Goal of the exercise. Starting with the line that contains "obj.matrix_world = Matrix.Identity(4)" and stopping after the line that contains "field_height = -plate_low.y", output every line exactly as it stands.

Stored data.
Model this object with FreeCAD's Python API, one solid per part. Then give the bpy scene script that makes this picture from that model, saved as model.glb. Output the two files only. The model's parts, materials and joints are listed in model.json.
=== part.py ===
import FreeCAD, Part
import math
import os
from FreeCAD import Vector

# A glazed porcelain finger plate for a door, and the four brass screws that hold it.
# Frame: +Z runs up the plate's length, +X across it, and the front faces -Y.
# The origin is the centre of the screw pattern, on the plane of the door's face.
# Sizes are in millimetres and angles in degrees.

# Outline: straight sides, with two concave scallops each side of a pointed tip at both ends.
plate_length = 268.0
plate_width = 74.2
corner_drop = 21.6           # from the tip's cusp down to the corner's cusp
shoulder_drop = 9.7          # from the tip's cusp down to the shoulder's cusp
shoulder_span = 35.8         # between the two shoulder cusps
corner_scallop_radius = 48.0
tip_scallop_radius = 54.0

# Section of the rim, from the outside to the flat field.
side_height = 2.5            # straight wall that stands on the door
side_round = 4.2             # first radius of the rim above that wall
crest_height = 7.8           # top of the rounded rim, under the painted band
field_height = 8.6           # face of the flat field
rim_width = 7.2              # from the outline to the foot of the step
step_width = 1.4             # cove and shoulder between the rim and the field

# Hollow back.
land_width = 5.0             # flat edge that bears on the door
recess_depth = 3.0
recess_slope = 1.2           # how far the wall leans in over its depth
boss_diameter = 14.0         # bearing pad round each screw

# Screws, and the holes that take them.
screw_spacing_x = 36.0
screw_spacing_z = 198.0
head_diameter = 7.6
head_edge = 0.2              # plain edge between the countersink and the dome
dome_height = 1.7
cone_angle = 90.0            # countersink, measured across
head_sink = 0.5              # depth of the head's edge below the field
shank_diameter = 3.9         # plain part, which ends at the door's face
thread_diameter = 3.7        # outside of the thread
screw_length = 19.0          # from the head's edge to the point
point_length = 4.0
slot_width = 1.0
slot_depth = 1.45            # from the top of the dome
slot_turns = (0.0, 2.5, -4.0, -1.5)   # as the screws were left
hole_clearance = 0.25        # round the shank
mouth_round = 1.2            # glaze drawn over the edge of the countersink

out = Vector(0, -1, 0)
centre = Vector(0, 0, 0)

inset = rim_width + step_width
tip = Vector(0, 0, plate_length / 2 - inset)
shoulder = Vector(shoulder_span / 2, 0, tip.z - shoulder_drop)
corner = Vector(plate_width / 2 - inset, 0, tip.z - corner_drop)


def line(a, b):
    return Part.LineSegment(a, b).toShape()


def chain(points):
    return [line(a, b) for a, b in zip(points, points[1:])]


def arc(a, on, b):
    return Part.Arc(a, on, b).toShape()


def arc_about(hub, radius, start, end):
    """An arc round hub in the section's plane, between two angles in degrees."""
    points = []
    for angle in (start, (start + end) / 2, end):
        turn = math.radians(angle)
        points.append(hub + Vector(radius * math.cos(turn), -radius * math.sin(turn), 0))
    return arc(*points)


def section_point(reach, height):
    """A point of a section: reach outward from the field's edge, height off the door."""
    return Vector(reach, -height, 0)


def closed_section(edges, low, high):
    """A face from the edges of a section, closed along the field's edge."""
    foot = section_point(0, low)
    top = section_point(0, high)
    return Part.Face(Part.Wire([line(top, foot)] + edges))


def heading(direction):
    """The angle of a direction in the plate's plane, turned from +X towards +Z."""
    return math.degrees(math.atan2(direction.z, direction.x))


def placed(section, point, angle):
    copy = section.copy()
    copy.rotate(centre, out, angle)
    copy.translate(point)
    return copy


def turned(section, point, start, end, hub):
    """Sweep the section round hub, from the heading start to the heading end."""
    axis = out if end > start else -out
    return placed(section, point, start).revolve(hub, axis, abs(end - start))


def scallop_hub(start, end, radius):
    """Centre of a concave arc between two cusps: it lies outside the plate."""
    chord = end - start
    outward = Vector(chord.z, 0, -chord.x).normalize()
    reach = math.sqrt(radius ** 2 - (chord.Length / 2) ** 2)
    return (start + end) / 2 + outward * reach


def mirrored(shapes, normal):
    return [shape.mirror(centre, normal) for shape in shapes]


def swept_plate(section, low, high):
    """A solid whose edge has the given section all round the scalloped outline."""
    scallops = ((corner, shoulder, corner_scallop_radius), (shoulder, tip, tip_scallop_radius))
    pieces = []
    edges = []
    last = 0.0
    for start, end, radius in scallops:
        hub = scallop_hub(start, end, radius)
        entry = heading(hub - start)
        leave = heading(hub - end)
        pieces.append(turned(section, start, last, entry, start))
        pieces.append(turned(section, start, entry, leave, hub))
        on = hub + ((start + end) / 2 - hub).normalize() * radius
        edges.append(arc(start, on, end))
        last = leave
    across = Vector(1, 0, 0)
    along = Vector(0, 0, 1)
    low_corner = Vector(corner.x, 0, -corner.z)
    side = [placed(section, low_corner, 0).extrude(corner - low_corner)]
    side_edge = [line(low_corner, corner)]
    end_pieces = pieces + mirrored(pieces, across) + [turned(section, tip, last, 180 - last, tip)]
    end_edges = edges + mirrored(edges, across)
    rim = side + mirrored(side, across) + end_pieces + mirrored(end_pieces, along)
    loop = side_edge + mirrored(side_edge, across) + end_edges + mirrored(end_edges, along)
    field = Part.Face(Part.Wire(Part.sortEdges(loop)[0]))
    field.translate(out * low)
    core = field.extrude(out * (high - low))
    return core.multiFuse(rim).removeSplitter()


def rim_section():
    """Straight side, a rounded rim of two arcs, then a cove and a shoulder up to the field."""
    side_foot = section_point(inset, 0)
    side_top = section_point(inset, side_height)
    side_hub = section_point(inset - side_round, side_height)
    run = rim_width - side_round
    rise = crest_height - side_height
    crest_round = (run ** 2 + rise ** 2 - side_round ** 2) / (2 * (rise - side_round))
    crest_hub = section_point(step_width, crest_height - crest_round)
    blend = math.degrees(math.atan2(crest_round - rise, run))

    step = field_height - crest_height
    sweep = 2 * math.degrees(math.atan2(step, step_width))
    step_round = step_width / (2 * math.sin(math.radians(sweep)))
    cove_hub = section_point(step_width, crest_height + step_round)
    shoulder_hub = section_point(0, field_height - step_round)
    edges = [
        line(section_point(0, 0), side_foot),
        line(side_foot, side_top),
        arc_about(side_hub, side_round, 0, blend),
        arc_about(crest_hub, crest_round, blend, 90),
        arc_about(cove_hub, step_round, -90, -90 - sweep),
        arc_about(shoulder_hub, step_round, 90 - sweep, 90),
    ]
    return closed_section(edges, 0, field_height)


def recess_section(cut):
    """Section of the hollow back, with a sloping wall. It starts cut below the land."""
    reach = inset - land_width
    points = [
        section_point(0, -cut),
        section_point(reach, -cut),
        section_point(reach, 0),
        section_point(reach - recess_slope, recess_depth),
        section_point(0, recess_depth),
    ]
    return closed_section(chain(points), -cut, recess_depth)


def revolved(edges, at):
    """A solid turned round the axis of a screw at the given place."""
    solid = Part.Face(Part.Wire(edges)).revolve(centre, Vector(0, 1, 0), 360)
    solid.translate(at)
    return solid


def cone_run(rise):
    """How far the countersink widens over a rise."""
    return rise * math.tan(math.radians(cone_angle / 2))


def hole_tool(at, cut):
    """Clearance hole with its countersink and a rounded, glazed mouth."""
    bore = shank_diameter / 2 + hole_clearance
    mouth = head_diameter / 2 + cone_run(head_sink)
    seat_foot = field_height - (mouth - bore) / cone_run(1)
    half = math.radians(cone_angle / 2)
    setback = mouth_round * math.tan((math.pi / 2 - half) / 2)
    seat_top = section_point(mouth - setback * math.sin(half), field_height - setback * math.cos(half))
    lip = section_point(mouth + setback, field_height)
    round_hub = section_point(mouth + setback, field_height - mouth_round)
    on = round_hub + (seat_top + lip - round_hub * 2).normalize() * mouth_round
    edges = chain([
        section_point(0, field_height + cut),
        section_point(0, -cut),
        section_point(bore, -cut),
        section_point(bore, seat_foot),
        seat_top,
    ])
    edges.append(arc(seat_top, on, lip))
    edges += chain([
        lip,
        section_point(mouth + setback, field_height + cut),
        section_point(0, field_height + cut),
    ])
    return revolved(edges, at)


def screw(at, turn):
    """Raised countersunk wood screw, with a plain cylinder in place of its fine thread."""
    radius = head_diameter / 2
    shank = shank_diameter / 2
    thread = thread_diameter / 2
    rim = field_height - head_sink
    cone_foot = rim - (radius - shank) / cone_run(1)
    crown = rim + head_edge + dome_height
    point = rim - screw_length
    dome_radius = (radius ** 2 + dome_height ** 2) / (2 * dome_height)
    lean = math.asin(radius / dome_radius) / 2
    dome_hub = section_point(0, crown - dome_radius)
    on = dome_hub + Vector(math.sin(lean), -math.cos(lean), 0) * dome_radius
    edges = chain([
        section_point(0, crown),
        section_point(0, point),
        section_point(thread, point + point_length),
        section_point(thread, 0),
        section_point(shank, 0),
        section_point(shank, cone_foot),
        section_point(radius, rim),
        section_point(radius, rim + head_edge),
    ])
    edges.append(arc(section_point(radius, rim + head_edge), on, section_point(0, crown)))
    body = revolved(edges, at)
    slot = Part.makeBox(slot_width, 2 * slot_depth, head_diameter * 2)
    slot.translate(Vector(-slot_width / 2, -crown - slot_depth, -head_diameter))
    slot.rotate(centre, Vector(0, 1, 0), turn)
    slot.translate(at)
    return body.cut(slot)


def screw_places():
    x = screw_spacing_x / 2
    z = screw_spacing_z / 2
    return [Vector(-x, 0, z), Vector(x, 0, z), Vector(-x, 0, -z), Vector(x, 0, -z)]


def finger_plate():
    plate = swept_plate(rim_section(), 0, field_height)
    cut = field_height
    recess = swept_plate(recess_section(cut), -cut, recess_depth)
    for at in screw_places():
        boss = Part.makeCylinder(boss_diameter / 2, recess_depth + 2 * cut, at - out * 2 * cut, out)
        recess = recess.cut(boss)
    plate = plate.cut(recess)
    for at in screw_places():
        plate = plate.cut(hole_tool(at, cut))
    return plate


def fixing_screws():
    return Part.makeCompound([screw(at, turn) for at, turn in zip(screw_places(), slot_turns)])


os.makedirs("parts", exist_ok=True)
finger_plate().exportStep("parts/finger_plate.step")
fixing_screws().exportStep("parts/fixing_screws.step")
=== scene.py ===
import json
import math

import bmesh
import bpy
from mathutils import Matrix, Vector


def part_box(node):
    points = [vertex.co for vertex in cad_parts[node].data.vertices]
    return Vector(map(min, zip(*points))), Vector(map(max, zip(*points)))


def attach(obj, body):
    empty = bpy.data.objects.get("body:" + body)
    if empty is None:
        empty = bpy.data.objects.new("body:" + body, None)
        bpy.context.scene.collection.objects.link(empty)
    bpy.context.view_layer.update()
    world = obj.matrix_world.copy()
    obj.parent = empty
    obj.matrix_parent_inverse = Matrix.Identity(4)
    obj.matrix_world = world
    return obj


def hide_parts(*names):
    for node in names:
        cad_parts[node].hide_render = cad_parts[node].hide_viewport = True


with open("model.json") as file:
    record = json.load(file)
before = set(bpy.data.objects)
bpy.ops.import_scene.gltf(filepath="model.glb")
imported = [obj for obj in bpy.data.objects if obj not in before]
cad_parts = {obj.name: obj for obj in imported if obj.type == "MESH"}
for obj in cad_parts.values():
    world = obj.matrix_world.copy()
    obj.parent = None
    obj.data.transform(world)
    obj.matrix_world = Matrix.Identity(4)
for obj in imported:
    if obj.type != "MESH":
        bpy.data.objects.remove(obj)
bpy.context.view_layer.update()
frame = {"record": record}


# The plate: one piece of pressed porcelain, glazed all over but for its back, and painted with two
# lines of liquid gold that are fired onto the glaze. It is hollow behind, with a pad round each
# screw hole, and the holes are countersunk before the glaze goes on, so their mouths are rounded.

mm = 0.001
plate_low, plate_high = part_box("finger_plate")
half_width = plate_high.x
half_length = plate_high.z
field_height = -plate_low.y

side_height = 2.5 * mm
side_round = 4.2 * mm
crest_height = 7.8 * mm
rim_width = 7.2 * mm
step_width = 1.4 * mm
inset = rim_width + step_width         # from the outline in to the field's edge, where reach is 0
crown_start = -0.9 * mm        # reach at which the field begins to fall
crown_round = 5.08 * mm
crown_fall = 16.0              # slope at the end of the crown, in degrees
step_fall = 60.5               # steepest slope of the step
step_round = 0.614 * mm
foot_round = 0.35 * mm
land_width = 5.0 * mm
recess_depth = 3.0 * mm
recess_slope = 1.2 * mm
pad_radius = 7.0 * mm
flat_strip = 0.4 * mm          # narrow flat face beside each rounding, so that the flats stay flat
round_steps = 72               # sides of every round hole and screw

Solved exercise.
    obj.matrix_world = Matrix.Identity(4)
for obj in imported:
    if obj.type != "MESH":
        bpy.data.objects.remove(obj)
bpy.context.view_layer.update()
frame = {"record": record}


# The plate: one piece of pressed porcelain, glazed all over but for its back, and painted with two
# lines of liquid gold that are fired onto the glaze. It is hollow behind, with a pad round each
# screw hole, and the holes are countersunk before the glaze goes on, so their mouths are rounded.

mm = 0.001
plate_low, plate_high = part_box("finger_plate")
half_width = plate_high.x
half_length = plate_high.z
field_height = -plate_low.y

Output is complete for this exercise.